■ **PROVIDED ENTRIES**:
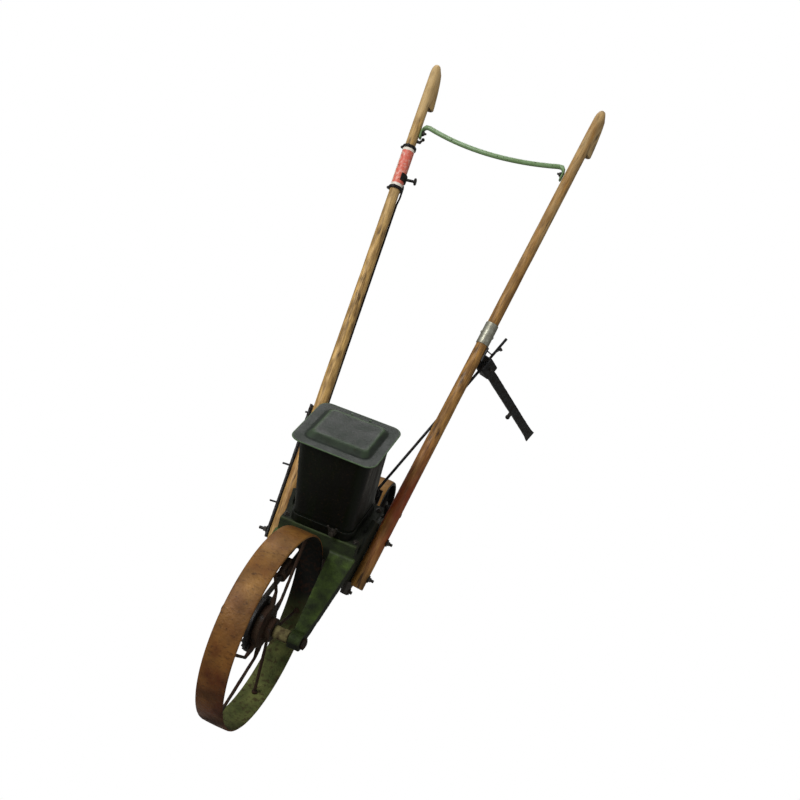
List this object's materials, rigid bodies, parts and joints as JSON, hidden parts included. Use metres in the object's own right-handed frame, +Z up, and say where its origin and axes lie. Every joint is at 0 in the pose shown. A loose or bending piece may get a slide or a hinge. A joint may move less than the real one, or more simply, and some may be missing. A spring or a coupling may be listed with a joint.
{
  "type": "single-row hand seed drill",
  "caption": "Hand-pushed seed drill: spoked front drive wheel, green hopper with hinged lid, wooden handles with cross brace, folding row marker, opener, coverers and press wheel.",
  "frame": {"origin": "on the ground under the middle of the machine's box", "axes": "+Z up, +Y rearwards from the front wheel to the handle grips, +X to the right of someone who stands in front of the machine and looks at its front"},
  "size_m": [0.4958, 1.2242, 1.0034],
  "materials": {
    "tread_steel": "rough rusted steel band, browned by wear",
    "rusty_iron": "rusted cast and forged iron",
    "black_iron": "blackened iron with worn edges",
    "green_paint": "worn mossy green paint on casting",
    "dark_green_paint": "dark green paint on sheet steel, dirty",
    "lid_paint": "grey-green paint on pressed sheet",
    "brace_paint": "sage green paint on a round rod",
    "varnished_wood": "varnished ash pole, worn and stained",
    "galvanised_sleeve": "dull galvanised sheet",
    "index_plate_paint": "faded red enamel plate, blank"
  },
  "bodies": {
    "frame": {"axle_spacer_left": "rusty_iron", "axle_spacer_right": "rusty_iron", "coverer_left": "black_iron", "coverer_right": "black_iron", "cross_brace": "brace_paint", "feed_base": "dark_green_paint", "feed_housing": "dark_green_paint", "ferrule": "galvanised_sleeve", "frame_casting": "green_paint", "front_axle": "black_iron", "handle_left": "varnished_wood", "handle_right": "varnished_wood", "hopper": "dark_green_paint", "index_collar_lower": "black_iron", "index_collar_upper": "black_iron", "index_plate": "index_plate_paint", "lid_hinge": "black_iron", "marker_bracket": "black_iron", "marker_rest": "black_iron", "opener_shoe": "rusty_iron", "press_axle": "black_iron", "press_spacer_left": "black_iron", "press_spacer_right": "black_iron", "rate_rod": "black_iron", "rate_slider": "black_iron", "rear_rail_left": "green_paint", "rear_rail_right": "green_paint", "seed_tube": "black_iron", "shaft_bearing": "rusty_iron", "side_bar": "black_iron"},
    "front_wheel": {"front_rim": "tread_steel", "front_hub": "rusty_iron", "drive_gear": "black_iron"},
    "drive_shaft": {"drive_shaft": "black_iron"},
    "lid": {"hopper_lid": "lid_paint"},
    "marker": {"marker_rod": "black_iron", "marker_head": "black_iron", "marker_leg": "black_iron"},
    "press_wheel": {"press_wheel": "tread_steel"}
  },
  "joints": [
    {"name": "front_wheel_spin", "type": "hinge", "parent": "frame", "child": "front_wheel", "pos_m": [-0.03765, -0.42208, 0.19], "axis": [1, 0, 0], "continuous": true},
    {"name": "drive_shaft_spin", "type": "hinge", "parent": "frame", "child": "drive_shaft", "pos_m": [-0.07145, -0.42208, 0.19], "axis": [0, 1, 0], "continuous": true},
    {"name": "press_wheel_spin", "type": "hinge", "parent": "frame", "child": "press_wheel", "pos_m": [-0.03765, 0.16292, 0.07], "axis": [1, 0, 0], "continuous": true},
    {"name": "lid_open", "type": "hinge", "parent": "frame", "child": "lid", "pos_m": [-0.03765, -0.07478, 0.4615], "axis": [-1, 0, 0], "range_deg": [0, 105]},
    {"name": "marker_swing", "type": "hinge", "parent": "frame", "child": "marker", "pos_m": [0.01347, -0.0561, 0.28178], "axis": [0, 0.7128, -0.7014], "range_deg": [0, 71]}
  ],
  "couplings": [
    {"joint": "drive_shaft_spin", "follows": "front_wheel_spin", "ratio": -3}
  ]
}
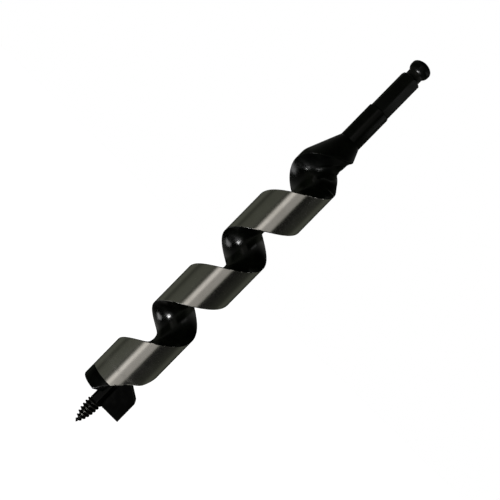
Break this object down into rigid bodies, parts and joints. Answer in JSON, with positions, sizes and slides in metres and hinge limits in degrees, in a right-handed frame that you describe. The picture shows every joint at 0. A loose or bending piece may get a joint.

■ **STATED PROBLEM**: Word for word, write out all of the data above.

■ **OUTPUT**:
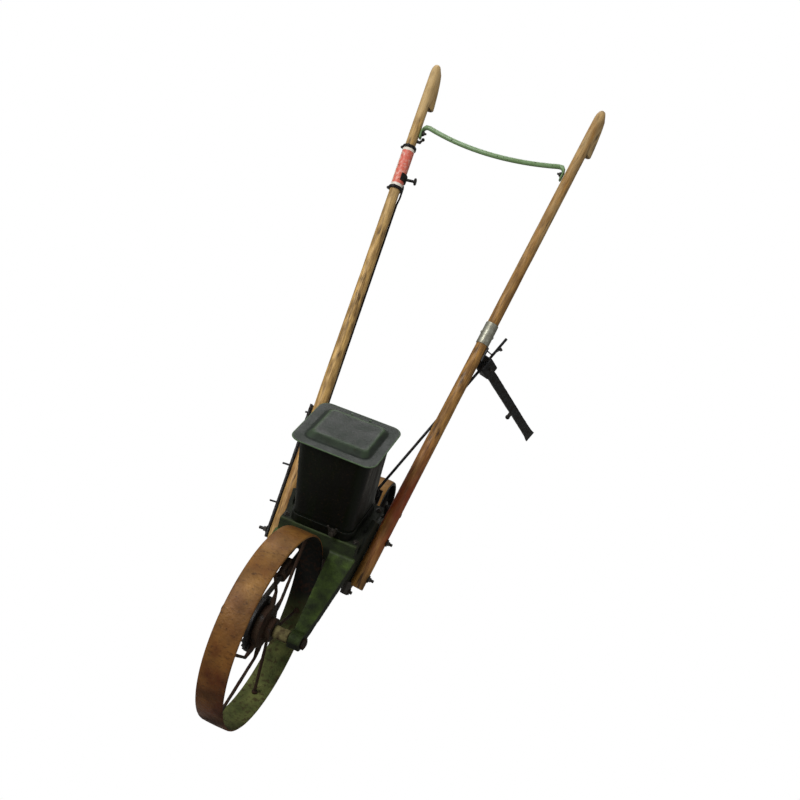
List this object's materials, rigid bodies, parts and joints as JSON, hidden parts included. Use metres in the object's own right-handed frame, +Z up, and say where its origin and axes lie. Every joint is at 0 in the pose shown. A loose or bending piece may get a slide or a hinge. A joint may move less than the real one, or more simply, and some may be missing. A spring or a coupling may be listed with a joint.
{
  "type": "single-row hand seed drill",
  "caption": "Hand-pushed seed drill: spoked front drive wheel, green hopper with hinged lid, wooden handles with cross brace, folding row marker, opener, coverers and press wheel.",
  "frame": {"origin": "on the ground under the middle of the machine's box", "axes": "+Z up, +Y rearwards from the front wheel to the handle grips, +X to the right of someone who stands in front of the machine and looks at its front"},
  "size_m": [0.4958, 1.2242, 1.0034],
  "materials": {
    "tread_steel": "rough rusted steel band, browned by wear",
    "rusty_iron": "rusted cast and forged iron",
    "black_iron": "blackened iron with worn edges",
    "green_paint": "worn mossy green paint on casting",
    "dark_green_paint": "dark green paint on sheet steel, dirty",
    "lid_paint": "grey-green paint on pressed sheet",
    "brace_paint": "sage green paint on a round rod",
    "varnished_wood": "varnished ash pole, worn and stained",
    "galvanised_sleeve": "dull galvanised sheet",
    "index_plate_paint": "faded red enamel plate, blank"
  },
  "bodies": {
    "frame": {"axle_spacer_left": "rusty_iron", "axle_spacer_right": "rusty_iron", "coverer_left": "black_iron", "coverer_right": "black_iron", "cross_brace": "brace_paint", "feed_base": "dark_green_paint", "feed_housing": "dark_green_paint", "ferrule": "galvanised_sleeve", "frame_casting": "green_paint", "front_axle": "black_iron", "handle_left": "varnished_wood", "handle_right": "varnished_wood", "hopper": "dark_green_paint", "index_collar_lower": "black_iron", "index_collar_upper": "black_iron", "index_plate": "index_plate_paint", "lid_hinge": "black_iron", "marker_bracket": "black_iron", "marker_rest": "black_iron", "opener_shoe": "rusty_iron", "press_axle": "black_iron", "press_spacer_left": "black_iron", "press_spacer_right": "black_iron", "rate_rod": "black_iron", "rate_slider": "black_iron", "rear_rail_left": "green_paint", "rear_rail_right": "green_paint", "seed_tube": "black_iron", "shaft_bearing": "rusty_iron", "side_bar": "black_iron"},
    "front_wheel": {"front_rim": "tread_steel", "front_hub": "rusty_iron", "drive_gear": "black_iron"},
    "drive_shaft": {"drive_shaft": "black_iron"},
    "lid": {"hopper_lid": "lid_paint"},
    "marker": {"marker_rod": "black_iron", "marker_head": "black_iron", "marker_leg": "black_iron"},
    "press_wheel": {"press_wheel": "tread_steel"}
  },
  "joints": [
    {"name": "front_wheel_spin", "type": "hinge", "parent": "frame", "child": "front_wheel", "pos_m": [-0.03765, -0.42208, 0.19], "axis": [1, 0, 0], "continuous": true},
    {"name": "drive_shaft_spin", "type": "hinge", "parent": "frame", "child": "drive_shaft", "pos_m": [-0.07145, -0.42208, 0.19], "axis": [0, 1, 0], "continuous": true},
    {"name": "press_wheel_spin", "type": "hinge", "parent": "frame", "child": "press_wheel", "pos_m": [-0.03765, 0.16292, 0.07], "axis": [1, 0, 0], "continuous": true},
    {"name": "lid_open", "type": "hinge", "parent": "frame", "child": "lid", "pos_m": [-0.03765, -0.07478, 0.4615], "axis": [-1, 0, 0], "range_deg": [0, 105]},
    {"name": "marker_swing", "type": "hinge", "parent": "frame", "child": "marker", "pos_m": [0.01347, -0.0561, 0.28178], "axis": [0, 0.7128, -0.7014], "range_deg": [0, 71]}
  ],
  "couplings": [
    {"joint": "drive_shaft_spin", "follows": "front_wheel_spin", "ratio": -3}
  ]
}
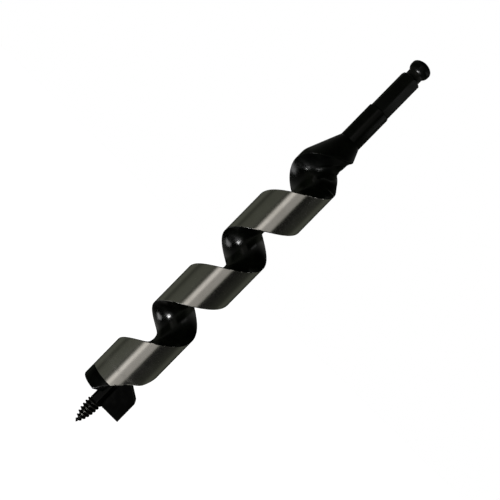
Break this object down into rigid bodies, parts and joints. Answer in JSON, with positions, sizes and slides in metres and hinge limits in degrees, in a right-handed frame that you describe. The picture shows every joint at 0. A loose or bending piece may get a joint.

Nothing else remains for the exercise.